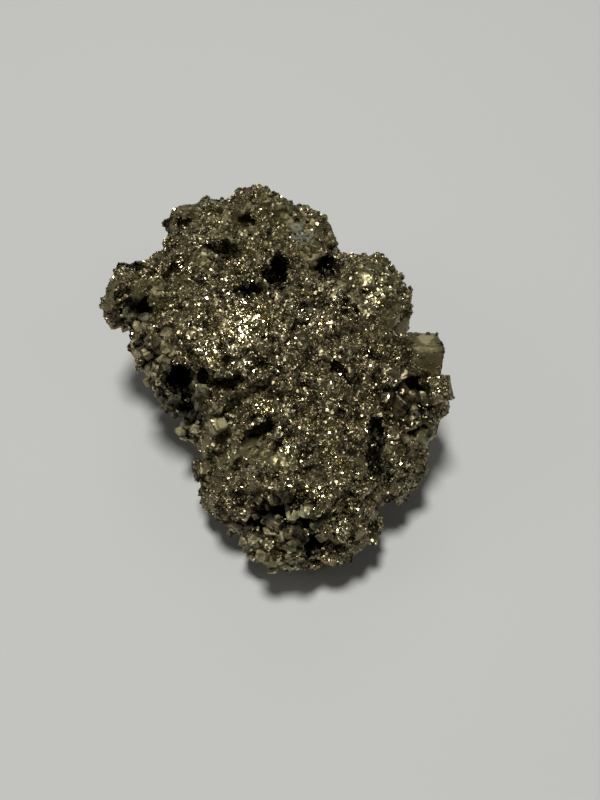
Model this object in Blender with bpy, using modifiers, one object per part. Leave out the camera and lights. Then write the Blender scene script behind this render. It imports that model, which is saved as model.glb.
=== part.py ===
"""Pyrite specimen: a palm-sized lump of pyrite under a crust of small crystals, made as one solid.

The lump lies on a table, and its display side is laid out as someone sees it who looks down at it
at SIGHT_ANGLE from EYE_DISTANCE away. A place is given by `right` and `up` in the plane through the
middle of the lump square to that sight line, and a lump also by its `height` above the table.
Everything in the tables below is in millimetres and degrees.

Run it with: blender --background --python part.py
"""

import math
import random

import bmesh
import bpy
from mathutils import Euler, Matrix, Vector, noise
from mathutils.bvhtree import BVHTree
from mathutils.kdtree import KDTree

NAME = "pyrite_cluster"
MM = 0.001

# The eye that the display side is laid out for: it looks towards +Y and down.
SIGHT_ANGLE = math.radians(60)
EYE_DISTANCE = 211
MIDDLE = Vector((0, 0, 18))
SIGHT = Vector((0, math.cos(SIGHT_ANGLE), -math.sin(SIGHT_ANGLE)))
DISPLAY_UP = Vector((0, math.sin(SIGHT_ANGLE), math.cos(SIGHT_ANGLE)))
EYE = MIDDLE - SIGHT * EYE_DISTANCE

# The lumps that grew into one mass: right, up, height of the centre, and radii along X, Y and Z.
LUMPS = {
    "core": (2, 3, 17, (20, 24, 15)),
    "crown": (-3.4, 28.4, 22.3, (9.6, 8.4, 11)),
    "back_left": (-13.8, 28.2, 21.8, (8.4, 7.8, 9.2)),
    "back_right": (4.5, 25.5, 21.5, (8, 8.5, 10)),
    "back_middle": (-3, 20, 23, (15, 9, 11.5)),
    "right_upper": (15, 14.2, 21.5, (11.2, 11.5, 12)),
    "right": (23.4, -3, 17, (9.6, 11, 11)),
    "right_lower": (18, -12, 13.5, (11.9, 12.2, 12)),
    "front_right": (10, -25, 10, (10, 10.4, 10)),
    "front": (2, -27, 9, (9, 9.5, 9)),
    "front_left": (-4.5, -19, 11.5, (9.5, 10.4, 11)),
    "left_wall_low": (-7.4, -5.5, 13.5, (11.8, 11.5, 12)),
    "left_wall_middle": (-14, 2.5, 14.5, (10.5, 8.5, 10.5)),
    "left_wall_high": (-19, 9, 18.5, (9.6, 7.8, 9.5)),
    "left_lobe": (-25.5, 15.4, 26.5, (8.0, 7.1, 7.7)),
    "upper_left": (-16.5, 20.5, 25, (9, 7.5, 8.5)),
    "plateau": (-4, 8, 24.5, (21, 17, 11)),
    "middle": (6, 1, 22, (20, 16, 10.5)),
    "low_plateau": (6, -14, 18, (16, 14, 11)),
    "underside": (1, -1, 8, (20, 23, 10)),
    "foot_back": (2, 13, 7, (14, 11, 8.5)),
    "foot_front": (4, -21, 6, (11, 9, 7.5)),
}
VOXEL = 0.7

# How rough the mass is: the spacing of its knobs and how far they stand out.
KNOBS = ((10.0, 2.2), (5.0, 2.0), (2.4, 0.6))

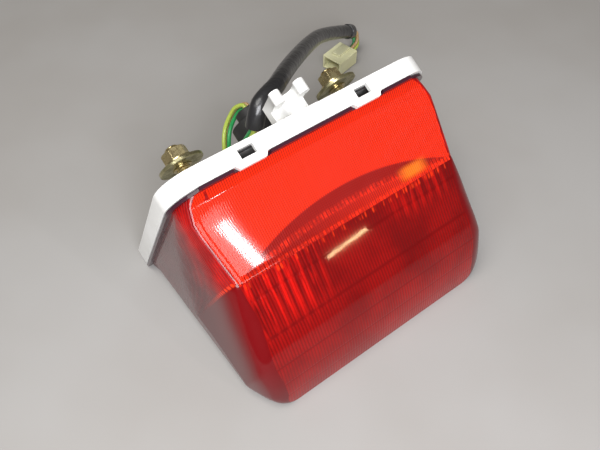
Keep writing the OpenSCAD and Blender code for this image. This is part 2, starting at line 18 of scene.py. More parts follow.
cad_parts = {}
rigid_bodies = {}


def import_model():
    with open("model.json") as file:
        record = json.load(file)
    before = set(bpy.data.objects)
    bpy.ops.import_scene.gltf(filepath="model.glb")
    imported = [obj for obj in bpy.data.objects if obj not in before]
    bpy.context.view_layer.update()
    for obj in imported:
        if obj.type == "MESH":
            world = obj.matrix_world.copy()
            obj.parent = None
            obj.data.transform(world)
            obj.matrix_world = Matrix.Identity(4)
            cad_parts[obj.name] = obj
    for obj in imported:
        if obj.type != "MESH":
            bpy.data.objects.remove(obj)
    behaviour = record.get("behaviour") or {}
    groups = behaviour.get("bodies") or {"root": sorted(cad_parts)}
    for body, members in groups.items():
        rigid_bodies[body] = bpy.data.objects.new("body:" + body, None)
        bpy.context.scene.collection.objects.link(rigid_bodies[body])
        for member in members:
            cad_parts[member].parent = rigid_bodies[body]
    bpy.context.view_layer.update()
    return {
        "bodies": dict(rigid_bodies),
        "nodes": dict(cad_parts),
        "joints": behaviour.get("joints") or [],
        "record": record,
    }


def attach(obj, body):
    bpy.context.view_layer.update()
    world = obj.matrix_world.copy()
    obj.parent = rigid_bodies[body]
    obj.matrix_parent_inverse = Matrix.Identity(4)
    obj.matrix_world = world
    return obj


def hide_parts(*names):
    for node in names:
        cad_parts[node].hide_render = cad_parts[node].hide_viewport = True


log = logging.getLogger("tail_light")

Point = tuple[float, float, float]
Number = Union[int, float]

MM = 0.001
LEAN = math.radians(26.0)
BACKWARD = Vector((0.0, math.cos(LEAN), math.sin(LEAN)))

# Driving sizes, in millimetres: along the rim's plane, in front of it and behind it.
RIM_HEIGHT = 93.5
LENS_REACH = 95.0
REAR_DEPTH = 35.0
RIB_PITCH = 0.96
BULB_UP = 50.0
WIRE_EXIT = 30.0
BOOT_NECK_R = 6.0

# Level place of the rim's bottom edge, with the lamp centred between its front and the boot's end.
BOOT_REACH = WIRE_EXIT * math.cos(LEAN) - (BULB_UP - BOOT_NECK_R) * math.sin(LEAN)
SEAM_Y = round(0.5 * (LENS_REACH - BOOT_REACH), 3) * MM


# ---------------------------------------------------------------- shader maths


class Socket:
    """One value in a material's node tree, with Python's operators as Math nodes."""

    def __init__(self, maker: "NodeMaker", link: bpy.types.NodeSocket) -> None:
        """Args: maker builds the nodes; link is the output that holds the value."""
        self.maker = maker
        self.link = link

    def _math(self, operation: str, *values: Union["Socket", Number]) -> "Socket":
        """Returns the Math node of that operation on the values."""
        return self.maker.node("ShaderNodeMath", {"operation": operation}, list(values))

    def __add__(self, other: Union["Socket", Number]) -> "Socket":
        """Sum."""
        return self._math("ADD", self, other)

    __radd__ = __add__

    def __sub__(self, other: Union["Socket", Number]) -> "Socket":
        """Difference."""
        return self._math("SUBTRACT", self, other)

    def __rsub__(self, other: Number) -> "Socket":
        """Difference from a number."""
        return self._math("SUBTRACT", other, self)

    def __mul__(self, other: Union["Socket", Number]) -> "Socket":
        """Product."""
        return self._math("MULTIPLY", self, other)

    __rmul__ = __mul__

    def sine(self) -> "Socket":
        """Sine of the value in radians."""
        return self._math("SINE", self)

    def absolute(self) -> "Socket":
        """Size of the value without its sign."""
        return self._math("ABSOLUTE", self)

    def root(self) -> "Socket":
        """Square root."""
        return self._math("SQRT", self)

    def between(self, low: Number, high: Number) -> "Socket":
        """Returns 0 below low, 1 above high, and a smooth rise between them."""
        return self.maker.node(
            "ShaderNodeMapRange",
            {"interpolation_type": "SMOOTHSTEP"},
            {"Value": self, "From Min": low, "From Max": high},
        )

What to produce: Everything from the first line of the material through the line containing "EYE = MIDDLE - SIGHT * EYE_DISTANCE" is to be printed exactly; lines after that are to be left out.

Result for this task:
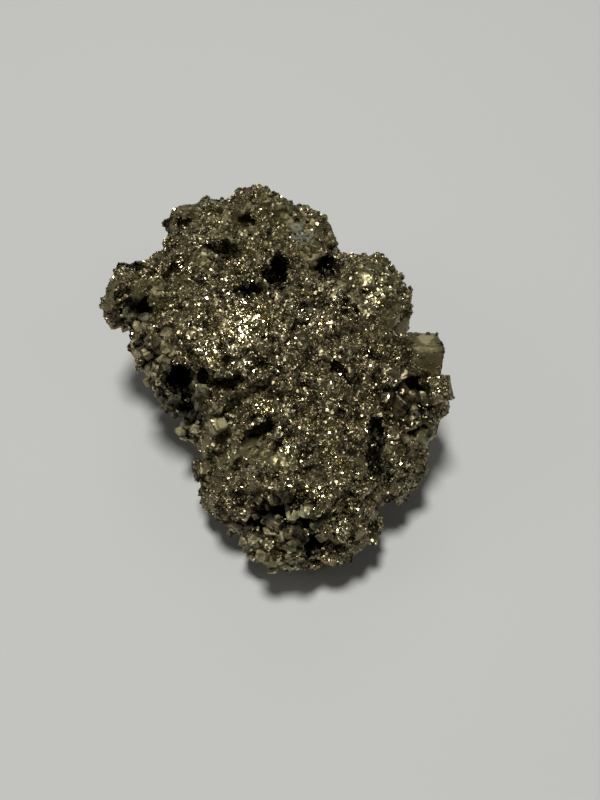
Model this object in Blender with bpy, using modifiers, one object per part. Leave out the camera and lights. Then write the Blender scene script behind this render. It imports that model, which is saved as model.glb.
=== part.py ===
"""Pyrite specimen: a palm-sized lump of pyrite under a crust of small crystals, made as one solid.

The lump lies on a table, and its display side is laid out as someone sees it who looks down at it
at SIGHT_ANGLE from EYE_DISTANCE away. A place is given by `right` and `up` in the plane through the
middle of the lump square to that sight line, and a lump also by its `height` above the table.
Everything in the tables below is in millimetres and degrees.

Run it with: blender --background --python part.py
"""

import math
import random

import bmesh
import bpy
from mathutils import Euler, Matrix, Vector, noise
from mathutils.bvhtree import BVHTree
from mathutils.kdtree import KDTree

NAME = "pyrite_cluster"
MM = 0.001

# The eye that the display side is laid out for: it looks towards +Y and down.
SIGHT_ANGLE = math.radians(60)
EYE_DISTANCE = 211
MIDDLE = Vector((0, 0, 18))
SIGHT = Vector((0, math.cos(SIGHT_ANGLE), -math.sin(SIGHT_ANGLE)))
DISPLAY_UP = Vector((0, math.sin(SIGHT_ANGLE), math.cos(SIGHT_ANGLE)))
EYE = MIDDLE - SIGHT * EYE_DISTANCE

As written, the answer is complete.